- **Data lines**:
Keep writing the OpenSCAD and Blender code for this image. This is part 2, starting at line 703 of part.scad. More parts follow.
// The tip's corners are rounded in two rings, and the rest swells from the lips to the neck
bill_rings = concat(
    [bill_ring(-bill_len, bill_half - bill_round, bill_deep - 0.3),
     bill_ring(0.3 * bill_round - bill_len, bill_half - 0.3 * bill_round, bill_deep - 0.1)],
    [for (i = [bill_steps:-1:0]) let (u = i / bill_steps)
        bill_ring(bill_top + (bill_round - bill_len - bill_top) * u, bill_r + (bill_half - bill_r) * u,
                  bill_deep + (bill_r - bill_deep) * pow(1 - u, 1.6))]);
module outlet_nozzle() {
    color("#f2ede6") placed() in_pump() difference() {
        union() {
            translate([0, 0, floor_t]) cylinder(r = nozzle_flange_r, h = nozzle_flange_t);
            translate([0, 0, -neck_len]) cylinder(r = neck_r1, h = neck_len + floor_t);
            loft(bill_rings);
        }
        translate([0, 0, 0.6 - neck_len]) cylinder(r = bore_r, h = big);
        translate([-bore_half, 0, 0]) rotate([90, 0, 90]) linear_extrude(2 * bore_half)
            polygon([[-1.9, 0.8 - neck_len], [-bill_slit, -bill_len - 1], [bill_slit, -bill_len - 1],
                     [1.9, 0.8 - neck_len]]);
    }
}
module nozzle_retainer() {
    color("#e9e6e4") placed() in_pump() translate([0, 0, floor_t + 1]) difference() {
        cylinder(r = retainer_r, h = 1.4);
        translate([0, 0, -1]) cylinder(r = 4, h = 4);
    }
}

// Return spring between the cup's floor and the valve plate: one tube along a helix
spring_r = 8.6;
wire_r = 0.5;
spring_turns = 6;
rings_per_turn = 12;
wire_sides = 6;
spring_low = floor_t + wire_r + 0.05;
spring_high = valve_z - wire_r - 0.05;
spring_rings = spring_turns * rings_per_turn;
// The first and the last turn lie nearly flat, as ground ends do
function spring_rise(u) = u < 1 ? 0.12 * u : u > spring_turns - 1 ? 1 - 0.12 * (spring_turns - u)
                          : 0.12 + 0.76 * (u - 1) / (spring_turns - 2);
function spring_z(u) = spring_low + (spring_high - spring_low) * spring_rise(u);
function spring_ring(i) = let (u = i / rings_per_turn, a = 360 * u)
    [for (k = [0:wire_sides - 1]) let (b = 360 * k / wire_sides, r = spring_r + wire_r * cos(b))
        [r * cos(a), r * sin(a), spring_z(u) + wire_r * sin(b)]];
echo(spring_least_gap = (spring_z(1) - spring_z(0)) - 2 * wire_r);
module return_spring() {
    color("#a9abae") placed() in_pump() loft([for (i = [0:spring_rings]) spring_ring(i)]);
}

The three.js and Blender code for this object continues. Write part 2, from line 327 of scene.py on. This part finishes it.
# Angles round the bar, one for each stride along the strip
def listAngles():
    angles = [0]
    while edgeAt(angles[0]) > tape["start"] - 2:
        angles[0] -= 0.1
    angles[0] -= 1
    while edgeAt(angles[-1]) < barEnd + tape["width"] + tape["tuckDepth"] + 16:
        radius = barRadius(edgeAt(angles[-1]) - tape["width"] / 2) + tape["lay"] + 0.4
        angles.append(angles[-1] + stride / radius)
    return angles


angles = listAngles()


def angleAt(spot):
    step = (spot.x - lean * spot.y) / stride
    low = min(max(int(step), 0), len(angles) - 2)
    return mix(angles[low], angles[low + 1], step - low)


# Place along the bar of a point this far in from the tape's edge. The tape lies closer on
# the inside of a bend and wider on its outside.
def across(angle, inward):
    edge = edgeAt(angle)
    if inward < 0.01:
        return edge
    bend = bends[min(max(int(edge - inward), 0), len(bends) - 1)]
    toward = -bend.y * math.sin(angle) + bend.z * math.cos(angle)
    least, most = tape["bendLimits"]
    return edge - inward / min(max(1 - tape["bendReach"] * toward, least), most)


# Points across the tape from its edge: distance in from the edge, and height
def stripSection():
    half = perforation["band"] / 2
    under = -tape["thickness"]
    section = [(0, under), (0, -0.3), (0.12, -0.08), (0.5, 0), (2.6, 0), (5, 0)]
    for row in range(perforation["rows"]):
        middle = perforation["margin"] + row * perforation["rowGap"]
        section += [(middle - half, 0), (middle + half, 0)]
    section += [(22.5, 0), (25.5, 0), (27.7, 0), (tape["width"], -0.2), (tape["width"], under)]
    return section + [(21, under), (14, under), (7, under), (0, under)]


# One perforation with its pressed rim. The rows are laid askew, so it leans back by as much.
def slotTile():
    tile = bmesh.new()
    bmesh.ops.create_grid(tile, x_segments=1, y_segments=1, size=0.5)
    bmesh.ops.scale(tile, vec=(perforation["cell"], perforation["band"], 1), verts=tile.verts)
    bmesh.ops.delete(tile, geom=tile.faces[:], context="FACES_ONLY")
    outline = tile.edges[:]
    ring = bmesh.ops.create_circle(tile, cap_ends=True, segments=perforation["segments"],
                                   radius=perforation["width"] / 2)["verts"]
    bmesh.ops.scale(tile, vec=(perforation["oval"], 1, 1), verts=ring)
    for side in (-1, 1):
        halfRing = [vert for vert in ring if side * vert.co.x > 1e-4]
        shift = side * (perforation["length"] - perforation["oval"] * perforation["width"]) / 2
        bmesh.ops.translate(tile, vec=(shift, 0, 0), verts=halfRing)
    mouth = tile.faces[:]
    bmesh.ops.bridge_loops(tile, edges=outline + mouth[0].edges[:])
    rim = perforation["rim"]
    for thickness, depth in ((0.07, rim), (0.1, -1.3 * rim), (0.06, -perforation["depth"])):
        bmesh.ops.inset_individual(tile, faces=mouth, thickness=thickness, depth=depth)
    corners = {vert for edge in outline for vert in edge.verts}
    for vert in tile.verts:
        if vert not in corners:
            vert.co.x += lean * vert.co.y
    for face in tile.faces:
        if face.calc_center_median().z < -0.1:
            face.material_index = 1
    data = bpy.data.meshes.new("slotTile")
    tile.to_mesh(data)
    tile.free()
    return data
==
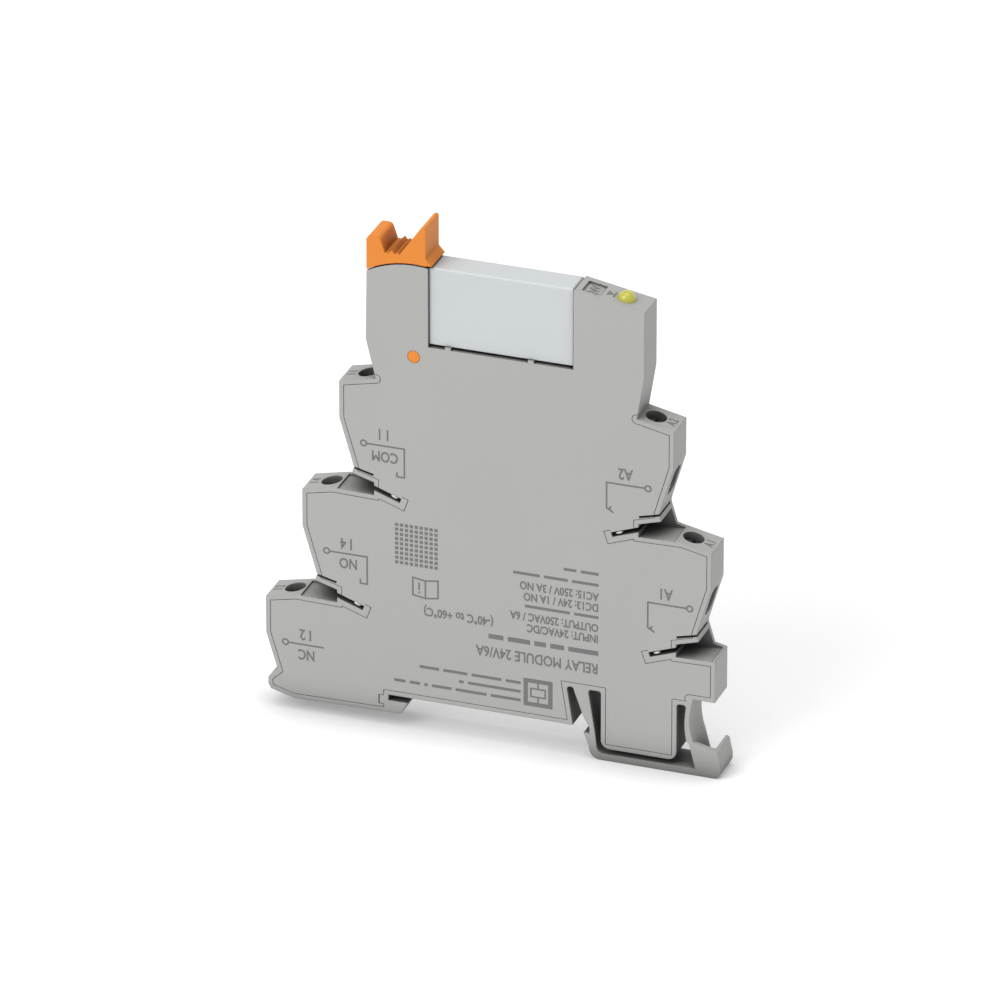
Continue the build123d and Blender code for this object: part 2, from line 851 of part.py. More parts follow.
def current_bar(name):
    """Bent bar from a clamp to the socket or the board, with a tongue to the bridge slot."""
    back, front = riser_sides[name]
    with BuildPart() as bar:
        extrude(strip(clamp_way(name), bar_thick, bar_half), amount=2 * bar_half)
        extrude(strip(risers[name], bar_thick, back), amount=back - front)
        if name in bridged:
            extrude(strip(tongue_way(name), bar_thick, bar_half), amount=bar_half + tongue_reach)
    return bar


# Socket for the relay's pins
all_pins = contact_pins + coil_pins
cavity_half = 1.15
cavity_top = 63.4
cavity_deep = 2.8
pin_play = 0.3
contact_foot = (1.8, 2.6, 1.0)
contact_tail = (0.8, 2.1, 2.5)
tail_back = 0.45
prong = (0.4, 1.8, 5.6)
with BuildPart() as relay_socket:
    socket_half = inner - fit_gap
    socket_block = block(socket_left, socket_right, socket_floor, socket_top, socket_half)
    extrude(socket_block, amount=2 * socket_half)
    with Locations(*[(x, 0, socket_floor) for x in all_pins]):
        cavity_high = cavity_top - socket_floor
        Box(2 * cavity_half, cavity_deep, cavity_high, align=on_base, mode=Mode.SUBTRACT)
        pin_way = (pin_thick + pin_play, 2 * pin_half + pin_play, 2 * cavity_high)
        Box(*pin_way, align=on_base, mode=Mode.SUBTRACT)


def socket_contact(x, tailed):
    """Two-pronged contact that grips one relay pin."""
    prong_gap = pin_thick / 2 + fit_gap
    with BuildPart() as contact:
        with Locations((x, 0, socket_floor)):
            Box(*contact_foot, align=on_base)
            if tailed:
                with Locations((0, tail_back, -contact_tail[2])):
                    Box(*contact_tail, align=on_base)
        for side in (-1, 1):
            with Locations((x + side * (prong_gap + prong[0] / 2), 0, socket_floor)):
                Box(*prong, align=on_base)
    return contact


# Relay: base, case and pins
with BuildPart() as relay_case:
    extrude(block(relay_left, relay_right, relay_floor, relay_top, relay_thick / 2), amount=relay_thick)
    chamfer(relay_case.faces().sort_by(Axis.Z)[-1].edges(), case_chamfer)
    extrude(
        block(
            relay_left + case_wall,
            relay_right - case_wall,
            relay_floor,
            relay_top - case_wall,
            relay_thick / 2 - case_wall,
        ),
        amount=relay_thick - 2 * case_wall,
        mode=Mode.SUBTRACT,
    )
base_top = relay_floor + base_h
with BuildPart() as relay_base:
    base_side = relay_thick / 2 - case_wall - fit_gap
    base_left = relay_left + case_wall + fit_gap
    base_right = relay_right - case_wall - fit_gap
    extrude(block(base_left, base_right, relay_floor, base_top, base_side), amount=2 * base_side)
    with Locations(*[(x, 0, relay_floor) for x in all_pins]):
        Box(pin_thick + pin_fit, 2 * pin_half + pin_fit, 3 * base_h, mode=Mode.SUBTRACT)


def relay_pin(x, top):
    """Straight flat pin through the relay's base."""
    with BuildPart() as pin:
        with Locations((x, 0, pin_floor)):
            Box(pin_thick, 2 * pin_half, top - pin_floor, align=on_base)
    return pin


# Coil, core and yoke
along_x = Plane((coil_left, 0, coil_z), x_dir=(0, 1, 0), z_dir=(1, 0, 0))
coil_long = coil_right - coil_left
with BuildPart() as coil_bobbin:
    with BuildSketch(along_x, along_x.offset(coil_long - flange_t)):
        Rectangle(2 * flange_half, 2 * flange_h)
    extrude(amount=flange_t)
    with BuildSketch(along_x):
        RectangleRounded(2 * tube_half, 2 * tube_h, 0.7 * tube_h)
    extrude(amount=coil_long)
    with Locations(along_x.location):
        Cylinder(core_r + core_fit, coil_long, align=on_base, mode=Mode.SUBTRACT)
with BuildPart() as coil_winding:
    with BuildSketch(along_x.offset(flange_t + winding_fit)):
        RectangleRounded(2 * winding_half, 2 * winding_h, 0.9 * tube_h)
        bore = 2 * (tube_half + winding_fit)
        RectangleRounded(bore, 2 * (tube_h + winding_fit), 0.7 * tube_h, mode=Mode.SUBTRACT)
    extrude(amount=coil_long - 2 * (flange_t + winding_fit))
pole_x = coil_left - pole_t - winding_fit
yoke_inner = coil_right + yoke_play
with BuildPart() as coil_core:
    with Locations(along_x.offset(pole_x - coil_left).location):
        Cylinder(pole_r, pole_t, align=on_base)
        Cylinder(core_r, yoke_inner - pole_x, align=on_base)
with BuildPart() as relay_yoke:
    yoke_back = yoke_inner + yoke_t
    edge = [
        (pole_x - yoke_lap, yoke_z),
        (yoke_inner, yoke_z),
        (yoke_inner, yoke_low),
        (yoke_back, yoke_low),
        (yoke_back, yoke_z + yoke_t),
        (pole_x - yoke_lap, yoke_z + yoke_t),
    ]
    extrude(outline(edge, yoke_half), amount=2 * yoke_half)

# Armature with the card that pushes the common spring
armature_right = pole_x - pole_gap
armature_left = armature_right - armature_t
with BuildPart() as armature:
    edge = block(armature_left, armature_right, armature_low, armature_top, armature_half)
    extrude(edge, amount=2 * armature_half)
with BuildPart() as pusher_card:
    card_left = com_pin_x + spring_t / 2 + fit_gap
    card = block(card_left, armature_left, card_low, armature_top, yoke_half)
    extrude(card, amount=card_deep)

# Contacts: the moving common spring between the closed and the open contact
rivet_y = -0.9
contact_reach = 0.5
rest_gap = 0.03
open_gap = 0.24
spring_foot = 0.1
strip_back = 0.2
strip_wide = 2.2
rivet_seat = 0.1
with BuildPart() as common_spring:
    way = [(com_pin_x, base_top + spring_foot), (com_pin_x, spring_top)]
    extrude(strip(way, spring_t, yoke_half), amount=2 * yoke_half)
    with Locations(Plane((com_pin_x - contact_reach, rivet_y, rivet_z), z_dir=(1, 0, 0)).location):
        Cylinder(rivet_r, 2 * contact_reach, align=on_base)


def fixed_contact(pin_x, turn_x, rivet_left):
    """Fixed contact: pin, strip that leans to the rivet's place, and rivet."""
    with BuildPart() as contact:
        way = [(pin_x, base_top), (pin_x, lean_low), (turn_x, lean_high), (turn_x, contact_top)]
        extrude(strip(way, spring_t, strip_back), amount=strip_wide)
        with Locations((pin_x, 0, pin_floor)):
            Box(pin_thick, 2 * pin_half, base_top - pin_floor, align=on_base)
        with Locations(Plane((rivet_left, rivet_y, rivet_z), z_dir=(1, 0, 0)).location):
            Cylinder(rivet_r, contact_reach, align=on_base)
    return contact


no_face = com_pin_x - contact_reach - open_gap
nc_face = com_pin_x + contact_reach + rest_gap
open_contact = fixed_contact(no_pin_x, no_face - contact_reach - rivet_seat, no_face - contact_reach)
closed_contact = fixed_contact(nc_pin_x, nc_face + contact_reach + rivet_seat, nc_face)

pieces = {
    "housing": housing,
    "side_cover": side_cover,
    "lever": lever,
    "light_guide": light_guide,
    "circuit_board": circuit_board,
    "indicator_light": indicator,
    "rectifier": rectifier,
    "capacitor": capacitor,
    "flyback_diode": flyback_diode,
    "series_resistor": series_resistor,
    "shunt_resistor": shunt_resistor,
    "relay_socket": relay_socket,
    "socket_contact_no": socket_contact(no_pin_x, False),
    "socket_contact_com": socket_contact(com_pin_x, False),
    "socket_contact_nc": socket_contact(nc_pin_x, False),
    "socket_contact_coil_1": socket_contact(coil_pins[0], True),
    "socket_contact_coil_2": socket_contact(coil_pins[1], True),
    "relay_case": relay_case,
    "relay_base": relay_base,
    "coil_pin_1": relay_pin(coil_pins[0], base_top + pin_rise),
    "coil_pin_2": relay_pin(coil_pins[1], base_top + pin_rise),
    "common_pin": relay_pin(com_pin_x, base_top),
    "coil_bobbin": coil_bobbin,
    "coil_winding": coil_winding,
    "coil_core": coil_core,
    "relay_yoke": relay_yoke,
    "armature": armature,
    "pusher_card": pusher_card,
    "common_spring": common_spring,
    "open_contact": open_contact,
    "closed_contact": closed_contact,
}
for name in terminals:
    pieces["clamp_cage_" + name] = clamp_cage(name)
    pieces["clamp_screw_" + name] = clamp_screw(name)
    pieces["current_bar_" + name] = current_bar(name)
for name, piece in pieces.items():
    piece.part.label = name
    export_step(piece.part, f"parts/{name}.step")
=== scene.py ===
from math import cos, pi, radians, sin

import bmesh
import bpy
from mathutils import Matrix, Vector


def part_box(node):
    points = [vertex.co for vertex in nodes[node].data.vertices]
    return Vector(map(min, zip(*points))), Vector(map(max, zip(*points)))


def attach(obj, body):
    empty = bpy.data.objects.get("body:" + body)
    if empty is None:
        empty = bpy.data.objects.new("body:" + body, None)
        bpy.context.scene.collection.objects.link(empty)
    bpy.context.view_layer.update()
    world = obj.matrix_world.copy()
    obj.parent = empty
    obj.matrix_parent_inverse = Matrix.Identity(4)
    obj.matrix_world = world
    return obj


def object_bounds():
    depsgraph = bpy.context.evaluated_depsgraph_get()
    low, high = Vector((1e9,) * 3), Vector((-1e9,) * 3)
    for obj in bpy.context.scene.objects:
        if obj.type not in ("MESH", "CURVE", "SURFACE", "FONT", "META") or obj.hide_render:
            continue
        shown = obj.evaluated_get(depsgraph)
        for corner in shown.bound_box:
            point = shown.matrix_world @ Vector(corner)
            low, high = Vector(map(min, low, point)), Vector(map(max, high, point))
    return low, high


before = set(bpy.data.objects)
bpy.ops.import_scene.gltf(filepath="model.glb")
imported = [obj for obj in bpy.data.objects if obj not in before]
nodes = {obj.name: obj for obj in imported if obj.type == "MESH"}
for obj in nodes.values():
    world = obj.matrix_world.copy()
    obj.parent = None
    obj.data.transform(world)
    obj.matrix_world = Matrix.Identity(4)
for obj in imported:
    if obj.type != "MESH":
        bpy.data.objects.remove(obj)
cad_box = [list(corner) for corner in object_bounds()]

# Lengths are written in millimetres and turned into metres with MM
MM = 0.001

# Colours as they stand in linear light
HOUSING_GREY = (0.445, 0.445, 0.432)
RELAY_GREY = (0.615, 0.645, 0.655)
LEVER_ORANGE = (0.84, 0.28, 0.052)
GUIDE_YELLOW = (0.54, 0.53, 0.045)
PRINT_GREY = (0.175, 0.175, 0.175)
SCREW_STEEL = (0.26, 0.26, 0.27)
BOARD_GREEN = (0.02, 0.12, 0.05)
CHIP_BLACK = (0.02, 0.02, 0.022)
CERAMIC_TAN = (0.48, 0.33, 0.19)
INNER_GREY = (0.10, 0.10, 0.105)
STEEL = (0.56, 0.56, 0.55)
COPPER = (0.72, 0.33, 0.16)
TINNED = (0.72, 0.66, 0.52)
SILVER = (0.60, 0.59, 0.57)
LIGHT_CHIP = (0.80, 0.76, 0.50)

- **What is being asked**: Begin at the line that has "shown = obj.evaluated_get(depsgraph)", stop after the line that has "imported = [obj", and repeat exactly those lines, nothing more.

- **Output below**:
        shown = obj.evaluated_get(depsgraph)
        for corner in shown.bound_box:
            point = shown.matrix_world @ Vector(corner)
            low, high = Vector(map(min, low, point)), Vector(map(max, high, point))
    return low, high


before = set(bpy.data.objects)
bpy.ops.import_scene.gltf(filepath="model.glb")
imported = [obj for obj in bpy.data.objects if obj not in before]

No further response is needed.